When you think about the great actors from the golden days of American film — the irreplaceable classics, the people who really filled the screen, with a wide acting range, who were attractive and communicative, who were endowed with a presence and an aura that made the audience fill the movie theaters just for the pleasure of seeing them act, it is clear that these gentlemen’s last names were Grant, Cooper, Tracy, Stewart, Fonda, Wayne, Douglas, Bogart, Peck, Mitchum, Brando, Newman. It is difficult for memory to integrate Heston into that irreplaceable roll of honor. Yet if you review his filmography, you will discover that he was a natural born achiever, always convincing in a variety of roles, a guy who exuded authenticity and magnetism, self-possessed, as though in possession of something epic.
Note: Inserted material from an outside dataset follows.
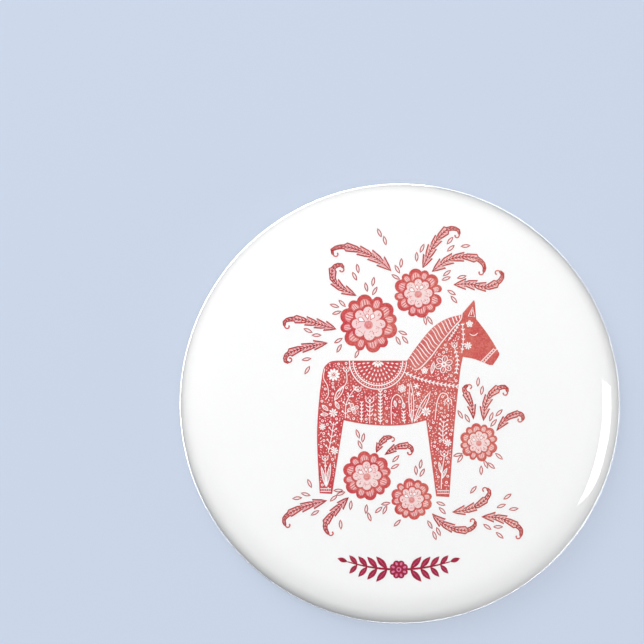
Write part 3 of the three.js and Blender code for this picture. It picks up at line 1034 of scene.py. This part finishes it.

He was the monarch and his symbol, getting under the skin of historical figures, of legends whose stories were told in a better or worse way. We identify him with Judah Ben-Hur, with Moses, with Cardinal Richelieu, with El Cid, with John the Baptist, with Michelangelo Buonarroti, with General Charles Gordon, with Mark Antony, with King Henry VIII. He played them well. He also played credible characters in Westerns. He was very good in The Big Country, Will Penny and, above all, as the epic, arrogant and self-destructive Amos Dundee, that soldier who obsessively pursued the Indian Sierra Charriba, and who knew that for him the war would never end because he carried it inside his soul.
He also triumphed at unforgettable levels in the complicated universe of science fiction. No spectator will ever forget the desolation of that astronaut when he realizes, upon seeing the demolished Statue of Liberty, that this strange planet inhabited by apes had been our Earth for millennia, at the end of the memorable Planet of the Apes. Nor will audiences forget the anguished police officer who discovers in Soylent Green that the population survives thanks to the flesh of dead people, and eternal exploitation.
We identify Heston with spectacular cinema, with true or false heroes tailored to a Hollywood that allowed itself all kinds of licenses with the historical truth, more concerned with the box office than with art. But the formula worked like a charm for a long time, and Heston guaranteed the fervor of the public. This actor was also versatile. He could be mysterious and complex, and the memory of it is pleasant to me. I don’t want to imagine him caught up in the current trend of vacuous, repetitive superhero movies. He possessed something epic, yet at the same time seemed real.